The integral $ \int_{\mathbb{R}^N} - 2\boldsymbol{\mu}^T K_1^{-1} \mathbf{x} \frac{1}{(2 \pi)^{\frac{N}{2}} |K_0|^{\frac12}} \exp\left(-\frac12 \mathbf{x}^T K_0^{-1} \mathbf{x} \right) d\mathbf{x} = 0. $

Now we need to calculate $ \int_{\mathbb{R}^N} \mathbf{x}^T K_1^{-1} \mathbf{x} \frac{1}{(2 \pi)^{\frac{N}{2}} |K_0|^{\frac12}} \exp\left(-\frac12 \mathbf{x}^T K_0^{-1} \mathbf{x} \right) d\mathbf{x}. $

Matrix $K_1 = U^T U$, $K_1^{-1} = U^{-1} U^{-T}$ ($K_1 > 0$ and symmetric for distribution to be correct).

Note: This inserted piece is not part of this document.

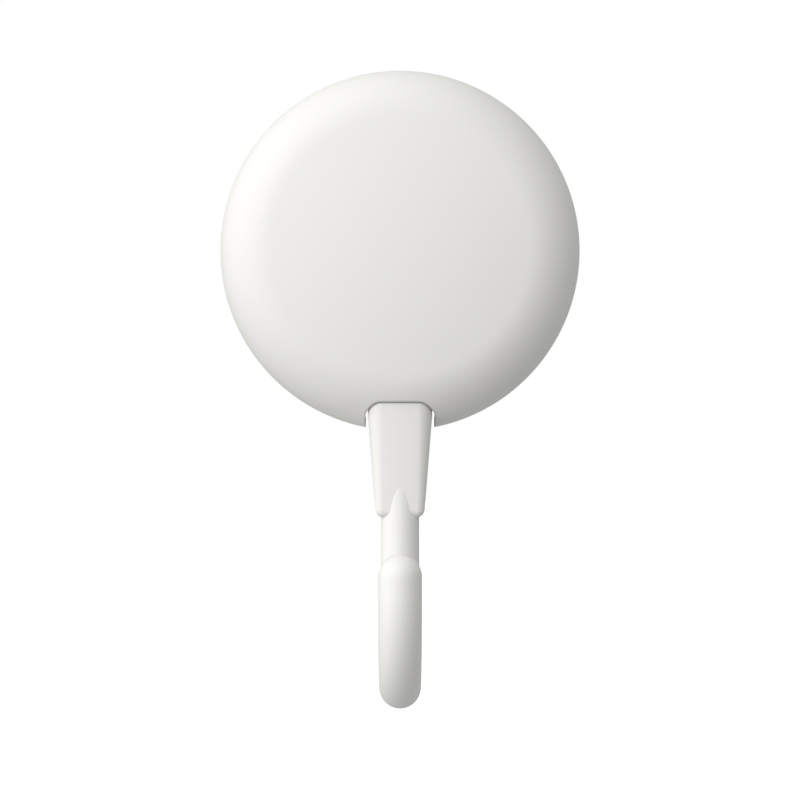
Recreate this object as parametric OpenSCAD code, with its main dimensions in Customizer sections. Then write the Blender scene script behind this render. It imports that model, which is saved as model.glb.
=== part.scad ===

So, we make another substitution $ \mathbf{z} = U^{-T} \mathbf{x}, \\ \mathbf{x} = U^T \mathbf{z}, \\ d \mathbf{x} = |U|^T d \mathbf{z}. $ The integral for this substitution has the form: $ \int_{\mathbb{R}^N} \mathbf{z}^T \mathbf{z} \frac{1}{(2 \pi)^{\frac{N}{2}} |K_0|^{\frac12}} \exp\left(-\frac12 \mathbf{z}^T U K_0^{-1} U^T \mathbf{z} \right) |U|^T d\mathbf{z} = \\ \int_{\mathbb{R}^N} \mathbf{z}^T \mathbf{z} \frac{1}{(2 \pi)^{\frac{N}{2}} |U^{-T} K_0 U^{-1}|^{\frac12}} \exp\left(-\frac12 \mathbf{z}^T (U^{-T} K_0 U^{-1})^{-1} \mathbf{z} \right) d\mathbf{z} = \\ \int_{\mathbb{R}^N} \sum_{i = 1}^N z_i^2 \frac{1}{(2 \pi)^{\frac{N}{2}} |U^{-T} K_0 U^{-1}|^{\frac12}} \exp\left(-\frac12 \mathbf{z}^T (U^{-T} K_0 U^{-1})^{-1} \mathbf{z} \right) d\mathbf{z} = \\ =\mathrm{tr} (U^{-T} K_0 U^{-1}) = \mathrm{tr} (U^{-1} U^{-T} K_0) = \mathrm{tr} (K_1^{-1} K_0). $

Now we can prove: $ \int_{\mathbb{R}^N} (\mathbf{y} - \boldsymbol{\mu_1})^T K_1^{-1} (\mathbf{y} - \boldsymbol{\mu_1}) \frac{1}{(2 \pi)^{\frac{N}{2}} |K_0|^{\frac12}} \exp\left(-\frac12 (\mathbf{y} - \boldsymbol{\mu}_0)^T K_0^{-1} (\mathbf{y} - \boldsymbol{\mu}_0)) \right) d\mathbf{y} = \mathrm{tr} (K_1^{-1} K_0) + (\boldsymbol{\mu}_1 - \boldsymbol{\mu}_0)^T K_1^{- 1} (\boldsymbol{\mu}_1 - \boldsymbol{\mu}_0). $ And finally it is easy to prove the result in question.